◆ **WORK INSTRUCTIONS**: Print exactly those lines that run from the beginning of the data to the line bearing "tone = np.array(wear).ravel()", inclusive.

◆ **COLLECTED DATA**:
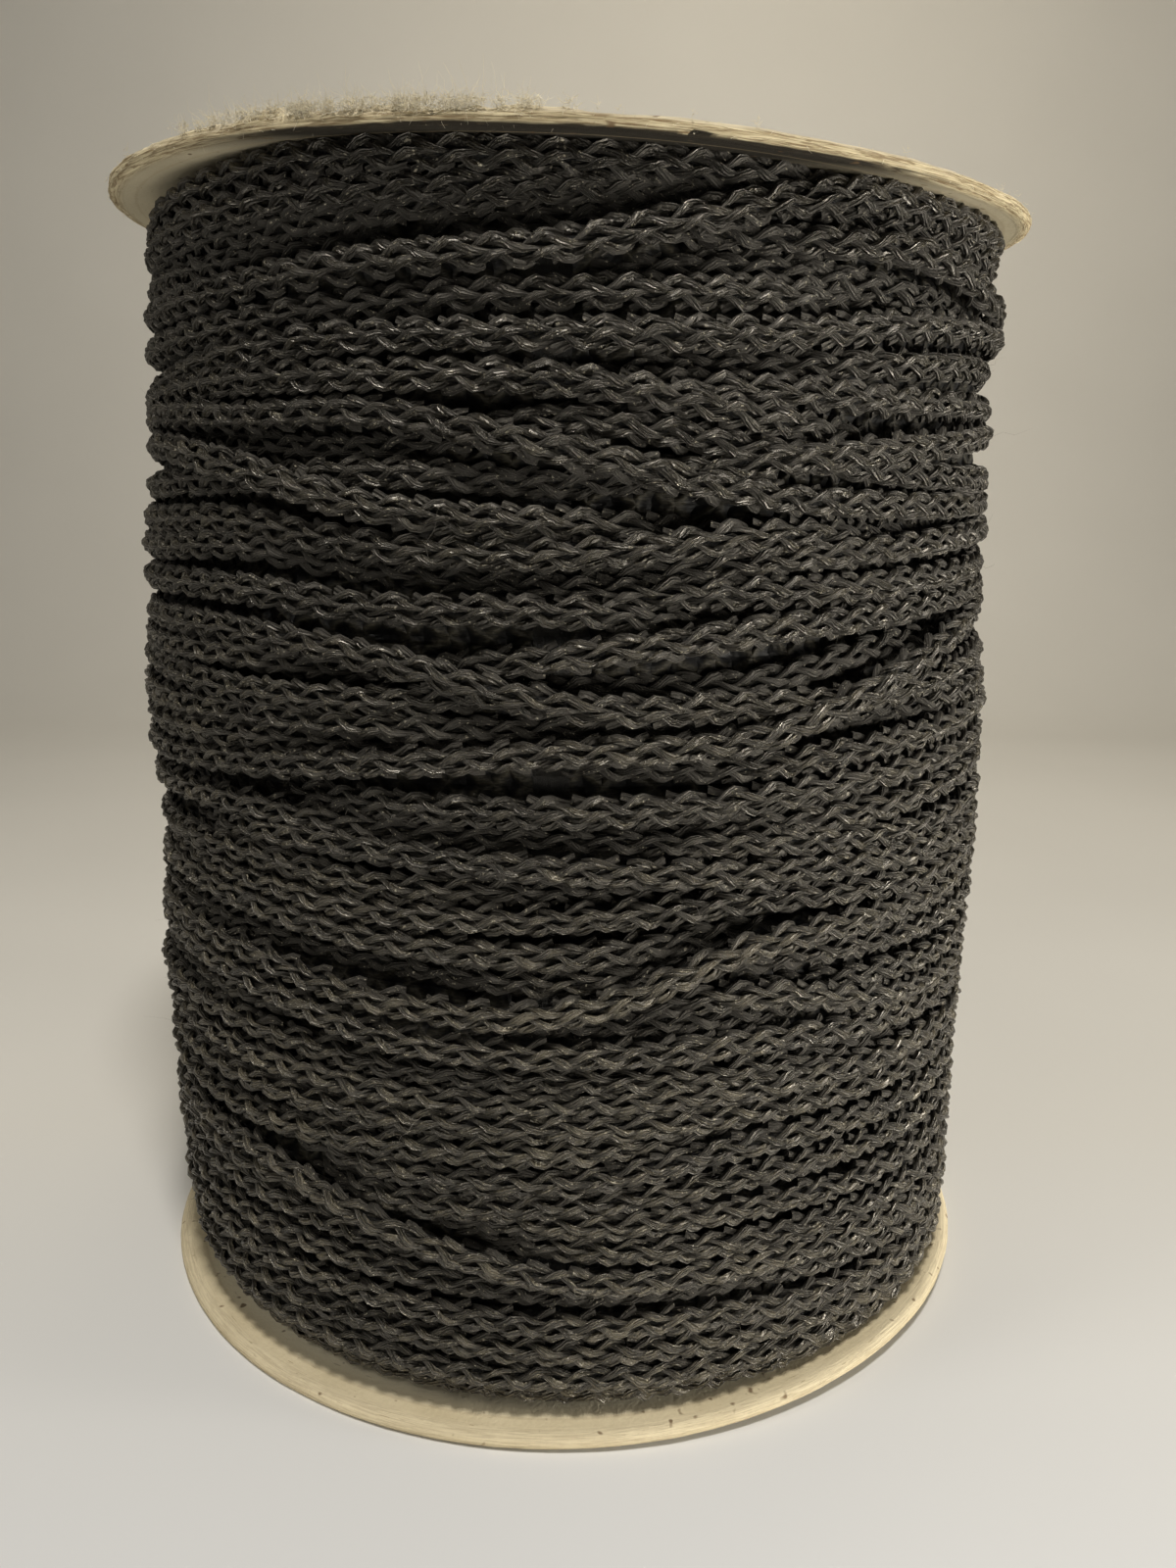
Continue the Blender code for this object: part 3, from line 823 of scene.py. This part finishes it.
def add_board(name, node, underside, thickness, material, rim, rough, torn, seed):
    """A board whose rim follows (inset, share of its thickness) pairs, upward, and is worn in layers."""
    azimuth = np.arange(-180.0, 180.0, 0.5)
    angle = np.radians(azimuth)
    faces = (0.0005, 0.3, 0.6, 0.75, 0.85, 0.92)
    rings = []
    wear = []

    def ring(radius, z, worn):
        rings.append(round_the_spool(angle, radius, z))
        wear.append(np.full(len(angle), worn))

    for share in faces:
        radius = np.full(len(angle), share * FLANGE_RADIUS)
        ring(radius, underside(azimuth, radius), 0.0)
    for step, (inset, share) in enumerate(rim):
        loose = 0.0 if step in (0, len(rim) - 1) else rough
        chips = np.clip(ring_noise(angle, CHIP_RIPPLES, seed + 20 + step), 0.0, 1.0)
        ragged = 0.45 * ring_noise(angle, RAGGED_RIPPLES, seed + step) - chips
        rise = 0.35 * ring_noise(angle, LAYER_RIPPLES, seed + 40 + step)
        radius = FLANGE_RADIUS - RIM_ROOM - inset + loose * ragged
        z = underside(azimuth, FLANGE_RADIUS - inset) + share * thickness
        if share > 0.5 and loose:
            lumps = np.clip(ring_noise(angle, LUMP_RIPPLES, seed + 80), -0.15, 1.0)
            lumps = lumps + 0.3 * ring_noise(angle, TORN_RIPPLES, seed + 81 + step)
            z = z + torn * torn_share(azimuth) * (0.2 + 2.1 * lumps) * (share - 0.5) * 2.0
        ring(np.minimum(radius, FLANGE_RADIUS - 0.02), z + loose * rise, min(1.0, 4.0 * loose))
    for share in reversed(faces):
        radius = np.full(len(angle), share * FLANGE_RADIUS)
        ring(radius, underside(azimuth, radius) + thickness, 0.0)
    points = np.array(rings)
    quads = ring_quads(*points.shape[:2])
    tone = np.array(wear).ravel()

    # Distance along the section from the middle of the rim. Rises count twice, so that the thin
    # layers in the rim spread out.
    section = points.mean(axis=1) + points[:, 0]
    steps = np.linalg.norm(np.diff(section, axis=0), axis=1)
    along = np.concatenate([[0.0], np.cumsum(steps)])
    along = along - 0.5 * along[-1]
    run = np.radians(np.append(azimuth, 180.0)) * FLANGE_RADIUS
    low = np.meshgrid(along[:-1], run[:-1], indexing="ij")
    high = np.meshgrid(along[1:], run[1:], indexing="ij")
    corners = ((low[1], low[0]), (high[1], low[0]), (high[1], high[0]), (low[1], high[0]))
    uv = np.stack([np.stack(corner, -1) for corner in corners], 2).reshape(-1, 2)
    piece = mesh_piece(name, points.reshape(-1, 3) * MM, quads, material, uv, tone=tone)
    dress(piece, node)


def strands(starts, directions, lengths, radius, curl):
    """Thin tapering three-sided hairs, each a gentle random curve."""
    radius = np.broadcast_to(radius, len(starts))[:, None, None]
    count = len(starts)
    steps = 5
    t = np.linspace(0.0, 1.0, steps)[None, :, None]
    bend = RANDOM.normal(0.0, 1.0, (count, 1, 3)) * curl * lengths[:, None, None]
    wave = RANDOM.normal(0.0, 1.0, (count, 1, 3)) * 0.35 * curl * lengths[:, None, None]
    line = starts[:, None] + directions[:, None] * lengths[:, None, None] * t + bend * t**2
    line = line + wave * np.sin(3.0 * math.pi * t) * t
    side = np.cross(directions, RANDOM.normal(0.0, 1.0, (count, 3)))
    side = side / np.linalg.norm(side, axis=1, keepdims=True)
    other = np.cross(directions, side)
    corners = []
    for corner in range(3):
        turn = 2.0 * math.pi * corner / 3.0
        reach = math.cos(turn) * side[:, None] + math.sin(turn) * other[:, None]
        corners.append(line + reach * radius * (1.0 - 0.75 * t))
    points = np.stack(corners, 2)
    index = np.arange(count * steps * 3).reshape(count, steps, 3)
    after = np.roll(index, -1, axis=2)
    quads = np.stack([index[:, :-1], after[:, :-1], after[:, 1:], index[:, 1:]], -1).reshape(-1, 4)
    return points.reshape(-1, 3) * MM, quads


def plain_material(name, colour, roughness):
    n = Nodes(name)
    where = n.add("ShaderNodeTexCoord").outputs["Object"]
    grain = n.noise(where, 900.0, 2.0, 0.5)
    tint = n.mix(n.ramp(grain, 0.3, 0.7), tuple(0.8 * c for c in colour), colour)
    return n.finish(tint, n.ramp(grain, 0.3, 0.7, roughness, 0.8 * roughness), grain, 0.2, 0.00005)


def unit(vectors):
    return vectors / np.linalg.norm(vectors, axis=1, keepdims=True)


def add_board_fibres():
    """Pulp fibres: tufts torn up along the top board's edge, and single ones elsewhere."""
    torn = 90
    single = 180
    tufts = RANDOM.triangular(-44.0, -18.0, 2.0, torn)
    tufts = np.concatenate([tufts, RANDOM.uniform(-80.0, 280.0, 40)])
    sizes = np.where(np.arange(len(tufts)) < torn, RANDOM.uniform(0.4, 1.25, len(tufts)), 0.35)
    members = np.concatenate([np.full(int(34 * size), k) for k, size in enumerate(sizes)])
    azimuth = tufts[members] + RANDOM.normal(0.0, 0.38, len(members)) * sizes[members]
    azimuth = np.concatenate([azimuth, RANDOM.uniform(-180.0, 180.0, single)])
    size = np.concatenate([sizes[members], np.full(single, 0.5)])
    tufted = np.arange(len(azimuth)) < len(members)
    angle = np.radians(azimuth)
    in_tuft = RANDOM.uniform(0.7, 1.5, len(angle))
    share = np.where(tufted, in_tuft, RANDOM.uniform(0.1, 1.0, len(angle)))
    radius = FLANGE_RADIUS - RANDOM.uniform(0.1, 1.2, len(angle)) * np.where(tufted, 1.0, 0.3)
    z = top_underside(azimuth, radius) + share * TOP_BOARD
    starts = round_the_spool(angle, radius, z)
    outward = round_the_spool(angle, 0.35, 0.5 * tufted)
    sideways = RANDOM.normal(0.0, 0.8, len(angle))
    along = np.stack([np.cos(angle), np.sin(angle), np.zeros(len(angle))], -1) * sideways[:, None]
    directions = unit(outward + along + RANDOM.normal(0.0, 0.3, (len(angle), 3)))
    lengths = RANDOM.uniform(0.3, 1.0, len(angle)) * size
    thick = RANDOM.uniform(0.03, 0.055, len(angle))
    points, quads = strands(starts, directions, lengths, thick, 1.2)
    fibre = plain_material("board_fibre", (0.92, 0.84, 0.64), 0.8)
    dress(mesh_piece("board_fibres", points, quads, fibre), "flange_top")


def add_cord_fuzz(paths):
    """Broken filaments that stand off the cord, and a few long stray hairs."""
    count = 1100
    hairs = 26
    longest = 8.0
    picks = RANDOM.integers(0, len(paths), count)
    azimuth = RANDOM.uniform(TURN_START, TURN_END, count)
    around_cord = RANDOM.uniform(-75.0, 75.0, count)
    starts = np.zeros((count, 3))
    for k in range(count):
        starts[k] = place(paths[picks[k]], azimuth[k], around_cord[k], -0.35) / MM
    deep = np.linalg.norm(starts[:, :2], axis=1) < 71.0
    starts, azimuth = starts[~deep], azimuth[~deep]
    angle = np.radians(azimuth)
    level = np.zeros(len(angle))
    outward = round_the_spool(angle, 1.0, level)
    along = np.stack([np.cos(angle), np.sin(angle), level], -1)
    sideways = RANDOM.normal(0.0, 0.8, (len(angle), 1)) * along
    directions = unit(0.45 * outward + sideways + RANDOM.normal(0.0, 0.35, (len(angle), 3)))
    lengths = RANDOM.exponential(0.7, len(angle)) + 0.4
    lengths[:hairs] = RANDOM.uniform(3.0, longest, hairs)
    points, quads = strands(starts, directions, np.minimum(lengths, longest), 0.028, 0.30)
    hair = plain_material("stray_filament", (0.30, 0.275, 0.235), 0.5)
    dress(mesh_piece("stray_filaments", points, quads, hair), "winding")


# Stage and lights, in metres. Lights: name, place, aim, width of the disc, power in watts, colour
STAGE_SIDE = 3.0
STAGE_FRONT = -1.6
STAGE_DEPTH = 0.55
STAGE_BEND = 0.35
STAGE_TOP = 1.6
LIGHTS = (
    ("overhead", (0.04, -0.33, 0.77), (0.0, -0.03, 0.05), 0.13, 3.8, (1.0, 0.96, 0.90)),
    ("above_left", (-0.48, -0.26, 0.50), (0.0, 0.0, 0.06), 0.20, 0.7, (1.0, 0.95, 0.86)),
    ("from_right", (0.62, -0.15, 0.055), (0.0, 0.0, 0.06), 0.14, 3.1, (1.0, 0.95, 0.86)),
    ("from_below", (0.10, -0.27, 0.03), (0.0, 0.0, 0.02), 0.10, 0.22, (1.0, 0.95, 0.86)),
    ("on_backdrop", (0.14, 0.30, 0.72), (0.20, 0.85, 0.20), 0.4, 1.45, (1.0, 0.88, 0.68)),
)


def area_light(name, place_at, aim, size, power, colour):
    data = bpy.data.lights.new(name, "AREA")
    data.shape = "DISK"
    data.size = size
    data.energy = power
    data.color = colour
    light = bpy.data.objects.new(name, data)
    light.location = place_at
    light.rotation_euler = (Vector(aim) - Vector(place_at)).to_track_quat("-Z", "Y").to_euler()
    light.visible_camera = False
    bpy.context.scene.collection.objects.link(light)


def add_lights():
    bpy.context.scene.view_settings.view_transform = "Standard"
    world = bpy.data.worlds.new("studio")
    world.use_nodes = True
    background = world.node_tree.nodes["Background"]
    background.inputs["Color"].default_value = (0.84, 0.80, 0.70, 1.0)
    background.inputs["Strength"].default_value = 0.07
    bpy.context.scene.world = world
    for values in LIGHTS:
        area_light(*values)


def floor_material():
    """Plain pale surface, with painted light: a cooler tint near the camera and a warmer one towards the
    backdrop.
    """
    n = Nodes("pale_floor")
    where = n.add("ShaderNodeTexCoord").outputs["Object"]
    faint = n.noise(where, 6.0, 2.0, 0.5)
    depth_in = n.add("ShaderNodeSeparateXYZ", {0: where}).outputs[1]
    near = n.mix(n.ramp(faint, 0.3, 0.7), (0.75, 0.765, 0.785), (0.77, 0.785, 0.805))
    far = n.mix(n.ramp(faint, 0.3, 0.7), (0.75, 0.735, 0.69), (0.78, 0.765, 0.72))
    # Painted light: the tint stands for the colour of the light falling near and far.
    colour = n.mix(n.ramp(depth_in, -0.14, 0.02), near, far)
    return n.finish(colour, n.ramp(faint, 0.3, 0.7, 0.7, 0.8), faint, 0.05, 0.001)


def add_stage():
    """A floor that bends up into a backdrop."""
    profile = [(STAGE_FRONT, 0.0), (STAGE_DEPTH, 0.0)]
    for a in np.linspace(0.1, 1.5708, 12):
        profile.append((STAGE_DEPTH + STAGE_BEND * math.sin(a), STAGE_BEND * (1 - math.cos(a))))
    profile.append((STAGE_DEPTH + STAGE_BEND, STAGE_TOP))
    points = np.array([(x, y, z) for y, z in profile for x in (-STAGE_SIDE, STAGE_SIDE)])
    rows = np.arange(0, 2 * len(profile) - 2, 2)
    quads = np.stack([rows, rows + 1, rows + 3, rows + 2], -1)
    mesh_piece("floor_and_backdrop", points, quads, floor_material())


def add_camera():
    forward = Vector((
        math.sin(CAMERA_YAW) * math.cos(CAMERA_PITCH),
        math.cos(CAMERA_YAW) * math.cos(CAMERA_PITCH),
        math.sin(CAMERA_PITCH),
    ))
    level = Vector((math.cos(CAMERA_YAW), -math.sin(CAMERA_YAW), 0.0))
    upright = level.cross(forward)
    right = math.cos(CAMERA_ROLL) * level + math.sin(CAMERA_ROLL) * upright
    up = -math.sin(CAMERA_ROLL) * level + math.cos(CAMERA_ROLL) * upright
    data = bpy.data.cameras.new("camera")
    data.lens = CAMERA_LENS
    data.sensor_width = CAMERA_SENSOR
    data.sensor_fit = "AUTO"
    data.clip_start = 0.01
    camera = bpy.data.objects.new("camera", data)
    turn = Matrix((right, up, -forward)).transposed().to_4x4()
    stand = Vector((0.0, -CAMERA_DISTANCE * MM, CAMERA_HEIGHT * MM))
    camera.matrix_world = Matrix.Translation(stand) @ turn
    bpy.context.scene.collection.objects.link(camera)
    bpy.context.scene.camera = camera


add_camera()
add_lights()
add_stage()
add_cord()
BOARD = board_material()
add_board(
    "top_board", "flange_top", top_underside, TOP_BOARD, BOARD, TOP_RIM,
    rough=TOP_RIM_ROUGHNESS, torn=1.0, seed=100,
)
add_board(
    "bottom_board", "flange_bottom", bottom_underside, BOTTOM_BOARD, BOARD, BOTTOM_RIM,
    rough=BOTTOM_RIM_ROUGHNESS, torn=0.0, seed=300,
)
add_board_fibres()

◆ **RESPONSE BELOW**:
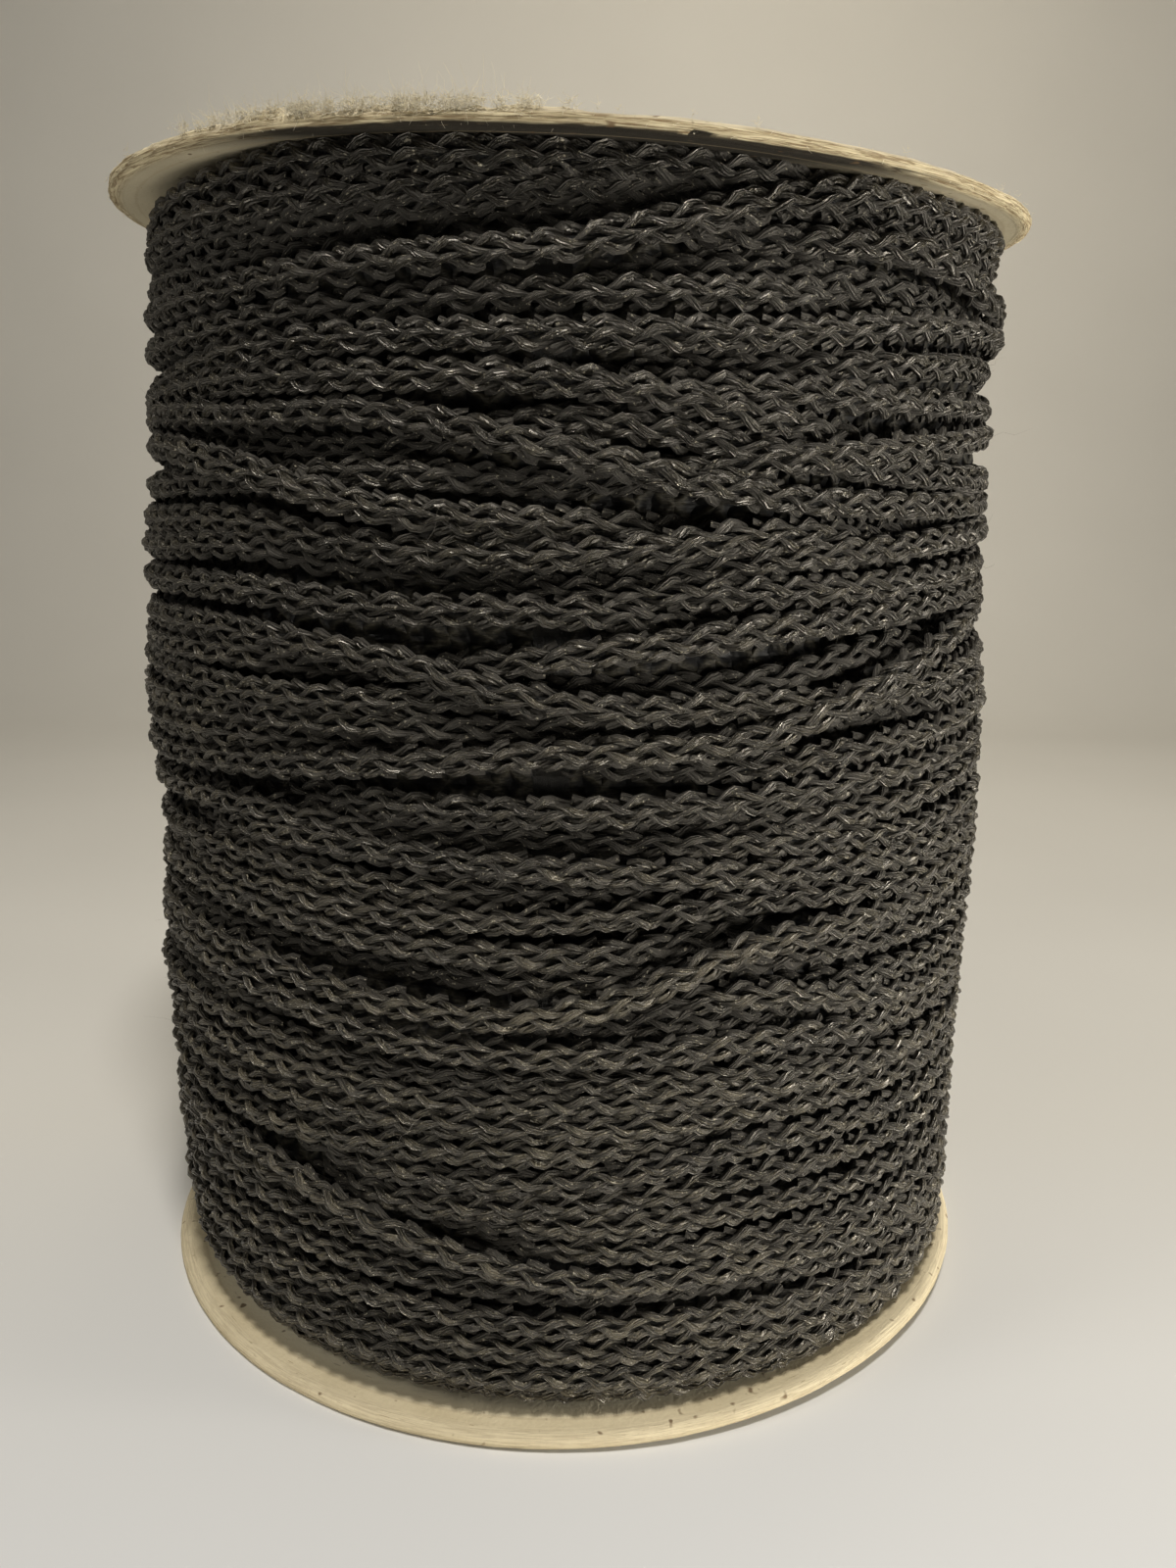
Continue the Blender code for this object: part 3, from line 823 of scene.py. This part finishes it.
def add_board(name, node, underside, thickness, material, rim, rough, torn, seed):
    """A board whose rim follows (inset, share of its thickness) pairs, upward, and is worn in layers."""
    azimuth = np.arange(-180.0, 180.0, 0.5)
    angle = np.radians(azimuth)
    faces = (0.0005, 0.3, 0.6, 0.75, 0.85, 0.92)
    rings = []
    wear = []

    def ring(radius, z, worn):
        rings.append(round_the_spool(angle, radius, z))
        wear.append(np.full(len(angle), worn))

    for share in faces:
        radius = np.full(len(angle), share * FLANGE_RADIUS)
        ring(radius, underside(azimuth, radius), 0.0)
    for step, (inset, share) in enumerate(rim):
        loose = 0.0 if step in (0, len(rim) - 1) else rough
        chips = np.clip(ring_noise(angle, CHIP_RIPPLES, seed + 20 + step), 0.0, 1.0)
        ragged = 0.45 * ring_noise(angle, RAGGED_RIPPLES, seed + step) - chips
        rise = 0.35 * ring_noise(angle, LAYER_RIPPLES, seed + 40 + step)
        radius = FLANGE_RADIUS - RIM_ROOM - inset + loose * ragged
        z = underside(azimuth, FLANGE_RADIUS - inset) + share * thickness
        if share > 0.5 and loose:
            lumps = np.clip(ring_noise(angle, LUMP_RIPPLES, seed + 80), -0.15, 1.0)
            lumps = lumps + 0.3 * ring_noise(angle, TORN_RIPPLES, seed + 81 + step)
            z = z + torn * torn_share(azimuth) * (0.2 + 2.1 * lumps) * (share - 0.5) * 2.0
        ring(np.minimum(radius, FLANGE_RADIUS - 0.02), z + loose * rise, min(1.0, 4.0 * loose))
    for share in reversed(faces):
        radius = np.full(len(angle), share * FLANGE_RADIUS)
        ring(radius, underside(azimuth, radius) + thickness, 0.0)
    points = np.array(rings)
    quads = ring_quads(*points.shape[:2])
    tone = np.array(wear).ravel()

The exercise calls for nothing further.